Fans at the game were convinced that lives could have been saved if the authorities had reacted in an appropriate manner but, shockingly, official confirmation of that fact did not emerge until 2012, 23 years after the tragedy.

By then, some survivors had committed suicide and some key family members, including Anne Williams, did not live to see last week’s verdict of unlawful killing. Anne lost her son, Kevin, at Hillsborough.

There was good news in 2012 when the Hillsborough Independent Panel found that the South Yorkshire Police orchestrated a cover-up, falsified witness statements, and blamed innocent supporters who, if anything, were the heroes of a terrible afternoon.

Thanks to the dogged determination of the families, the High Court quashed the original coroner’s verdicts of accidental death and so began the new inquests, the longest in British history, in March 2014.
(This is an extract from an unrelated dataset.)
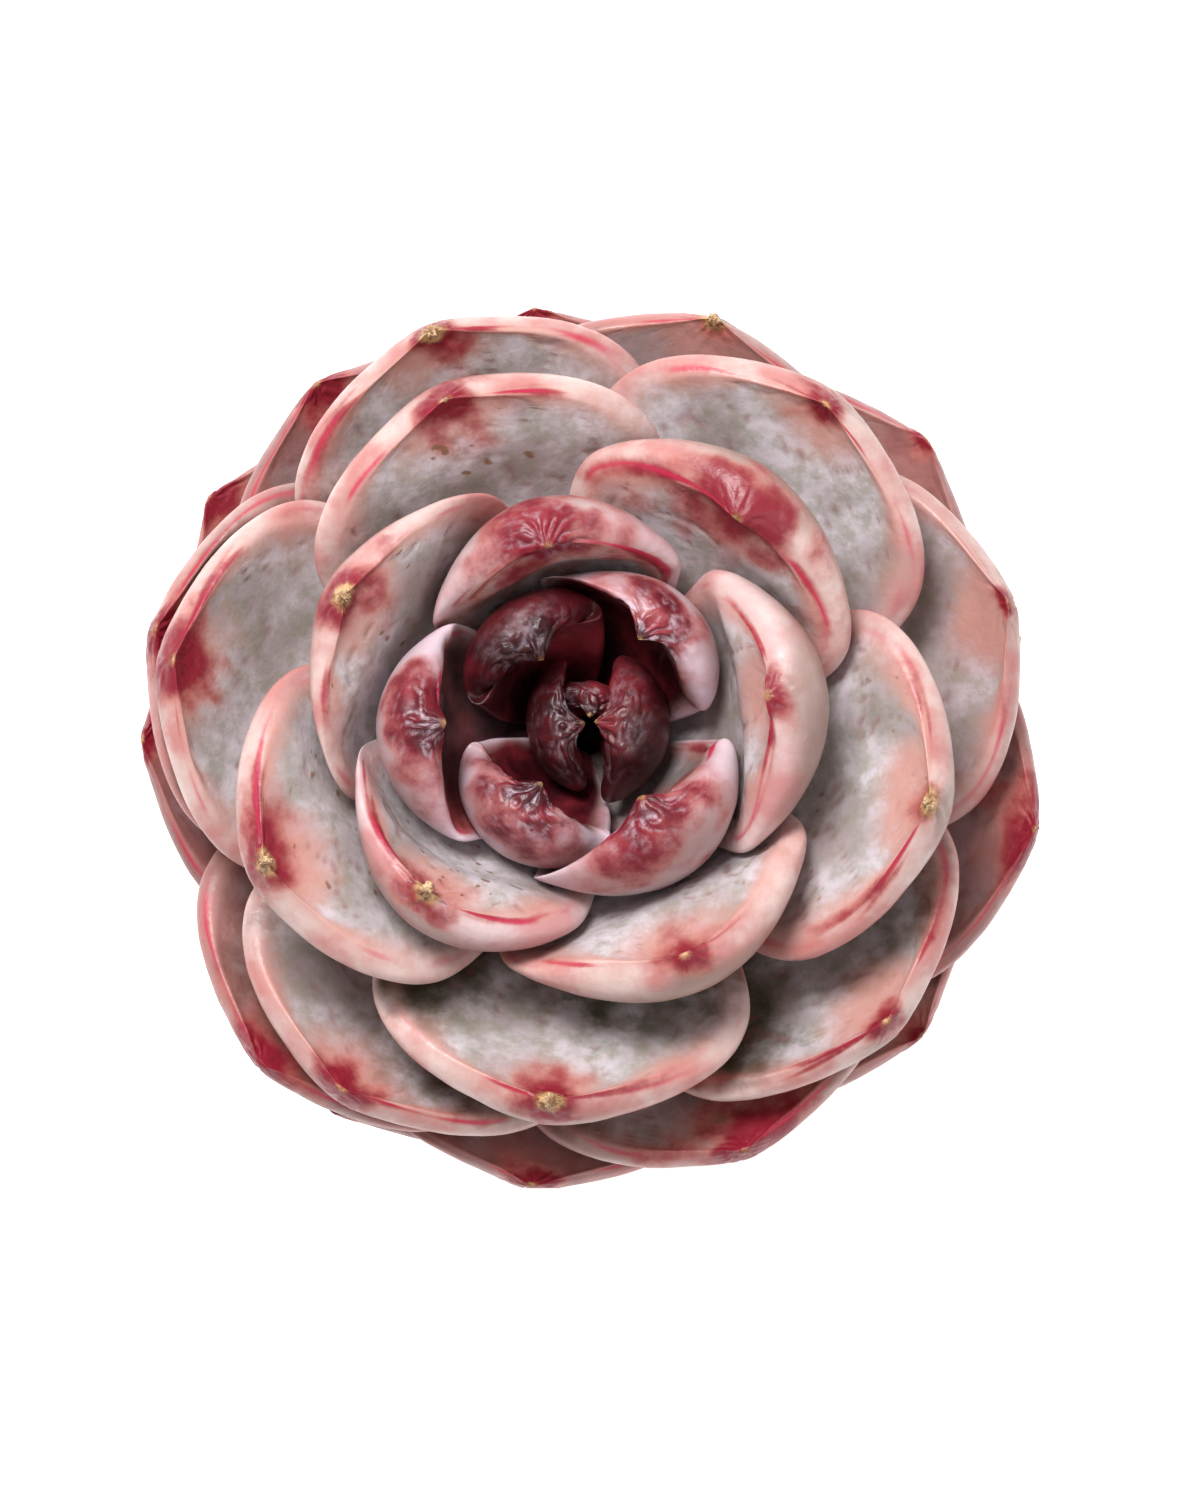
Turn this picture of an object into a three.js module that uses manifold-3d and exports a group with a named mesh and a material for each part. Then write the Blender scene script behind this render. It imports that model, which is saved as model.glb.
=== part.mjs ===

For two years, the family members turned up daily to hear the evidence at Warrington, including that of the police officers who caused so much pain in the immediate aftermath of the tragedy.

Not in their wildest dreams could they imagine that the jury would return a verdict of unlawful killing – vindication, at last, 27 years on from a tragedy which should never have occurred.

If the Hillsborough disaster changed football, the dogged determination of these ordinary heroes in the families of the 96 changed British legal history.

It wasn’t their fault.

It took 27 years for the wide world to learn something which the whole of Merseyside had known from the start.

Justice, at last, for the 96 . . . and for the families who refused to be bullied or silenced by a rotten police force, a hostile Tory Government, or the vicious lies published by a sensationalist tabloid. None of whom ever seemed to consider, or care about, the hurt they caused.

An amazing “victory” for ordinary people who stood together and were not afraid to take on the most powerful in British society.